Door op 8 maart 2014

Wijkgebouwen moeten blijven bestaan

Wijken kunnen niet zonder fysieke voorziening. De PvdA vindt dat wijkgebouwen moeten blijven bestaan, omdat die belangrijk zijn voor de sociale samenhang in een buurt. De gemeente moet daarin bijdragen en de regie nemen. Dat hebben we nog eens bepleit in de Stedelijke raadscommissie, waar de bezuinigingen in het welzijn op de agenda stonden.

Maandag 3 maart werd, op verzoek van de PvdA, in de laatste vergadering van de Stedelijke raadscommissie van deze raadsperiode gesproken over ‘Welzijn in nieuw perspectief’. Wij wilden dit onderwerp nog voor het einde van de raadsperiode op de agenda hebben en dat is gelukt. Het was overigens een bijzonder moment voor mij, omdat het mijn laatste optreden was in de Stedelijke commissie. En toeval of niet, bijna 8 jaar geleden ging mijn eerste optreden in die commissie ook over welzijn.

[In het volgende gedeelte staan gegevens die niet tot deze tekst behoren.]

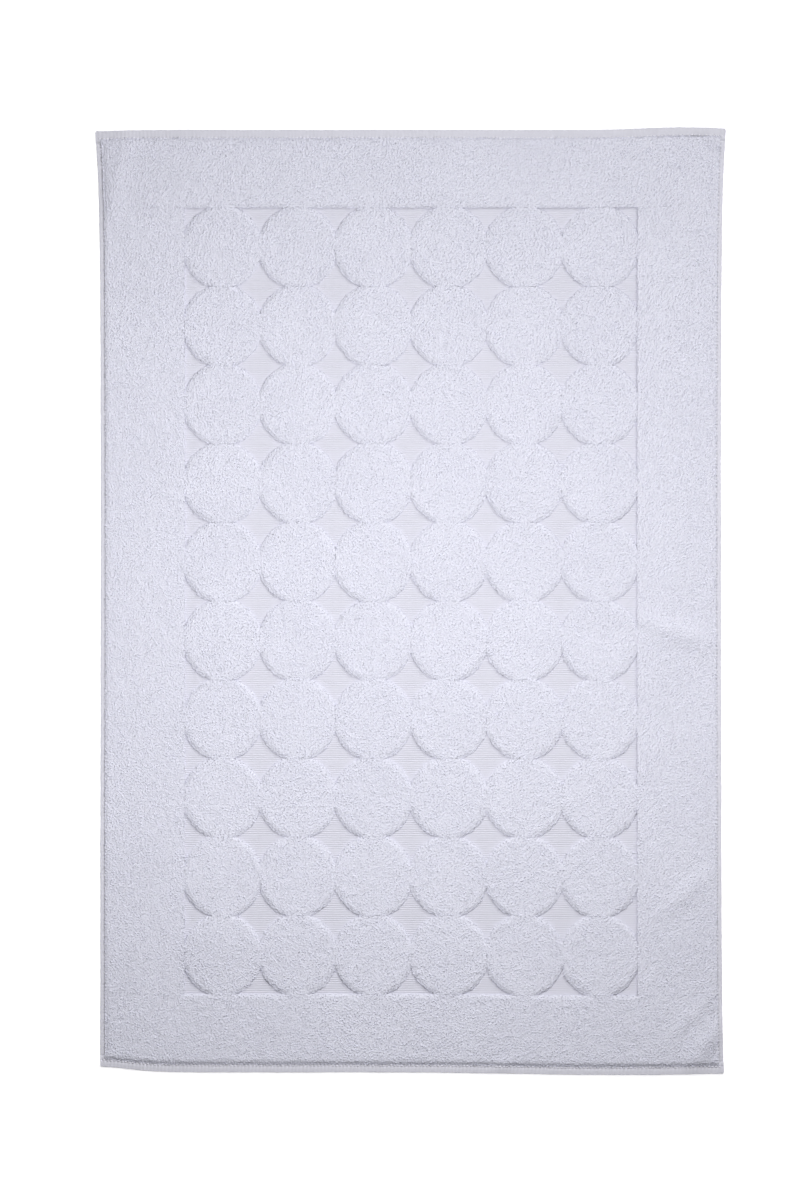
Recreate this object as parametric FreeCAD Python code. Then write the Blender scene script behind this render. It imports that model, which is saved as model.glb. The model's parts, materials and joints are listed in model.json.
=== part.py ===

Destijds ging het over de fusie van de welzijnsinstellingen tot één stedelijke welzijnsinstelling. Belangrijk stuk daarbij was een rekenkamerrapport uit 2004 over de doeltreffendheid en doelmatigheid van het welzijnswerk in Enschede. In dat rapport werden veel aanbevelingen gedaan. Eén daarvan is nog steeds actueel, namelijk het ontwikkelen van een accommodatiebeleid voor welzijnsactiviteiten.

Jongstleden maandag heb ik er namens de PvdA ten eerste voor gepleit om nog dit jaar te komen met een nieuw kader voor welzijn, oftewel een nieuw welzijnsbeleid. Het huidige ‘kader’ dateert uit 2010, maar inmiddels kent de praktijk van het welzijnswerk een hele andere dynamiek. De samenleving verandert snel, evenals de samenstelling van wijken en buurten. Daardoor ondergaat de uitvoering van het welzijnswerk bijna ieder jaar een metamorfose. Wil welzijnswerk een wezenlijke bijdrage kunnen blijven leveren, dan moet die snel concreter worden ingevuld. Op basis daarvan kan budget beschikbaar worden gesteld. Gelukkig vindt wethouder Ed Wallinga dit ook. Nog dit kalenderjaar zal – door de nieuwe gemeenteraad – deze discussie gevoerd worden.

Vervolgens hebben we aandacht gevraagd voor de wijkgebouwen in onze stad. Wijken kunnen namelijk niet zonder fysieke voorziening. De PvdA vindt dat, zeker als er geen alternatieve voorziening is, wijkcentra moeten blijven bestaan. De gemeente moet daarin bijdragen en de regie nemen. Maar het beleid lijkt nu wat stuurloos. Zo werd op vragen van de PvdA op 14 januari door het college geantwoord dat de beheertaken van wijkcentrum ’t Ni-je Terphoes in Boswinkel zo spoedig mogelijk zouden worden beëindigd. Op diezelfde avond echter werd, na flinke weerstand van bewoners in de stadsdeelcommissie West, toegezegd dat geprobeerd zal worden om de beheertaken ’t Ni-je Terphoes overeind te houden; wellicht op een andere manier dan voorheen.

Dat werpt de vraag op welke filosofie het college hierin volgt. Ook schept het onzekerheid over al die andere locaties voor wijkactiviteiten, vaak eigendom van gemeente of woningcorporatie. Wat doen we met alle activiteiten die er nu plaatsvinden en die voor de nodige reuring en binding in de buurt zorgen? Wat hebben wij aan een gebouw in een wijk dat altijd op slot zit omdat niemand de sleutel meer beheert? Zorgen die gelukkig niet alleen bij de PvdA leven, maar eigenlijk bij de gehele raad.

Uiteindelijk wist wethouder Ed Wallinga duidelijkheid te verschaffen. De huidige gebouwen die in eigendom van de gemeente zijn, blijven beschikbaar voor activiteiten en buurtbewoners. Wel kan het zijn dat het sleutelbeheer op een andere manier plaats zal vinden, misschien door actieve buurtbewoners. Voor gebouwen die eigendom zijn van andere partijen, zoals woningcorporaties, wordt gezocht naar een soortgelijke oplossing. Uiteindelijk is daarmee de angel uit de discussie. Het belang van de wijkgebouwen voor onze stad wordt erkend.

Er blijft echter onzekerheid voor de toekomst. De verkiezingsprogramma’s van met name de liberale partijen neigen naar sluiting van gebouwen en ‘eigen verantwoordelijkheid’. Kortom, ook op dit punt is er wat te kiezen op 19 maart!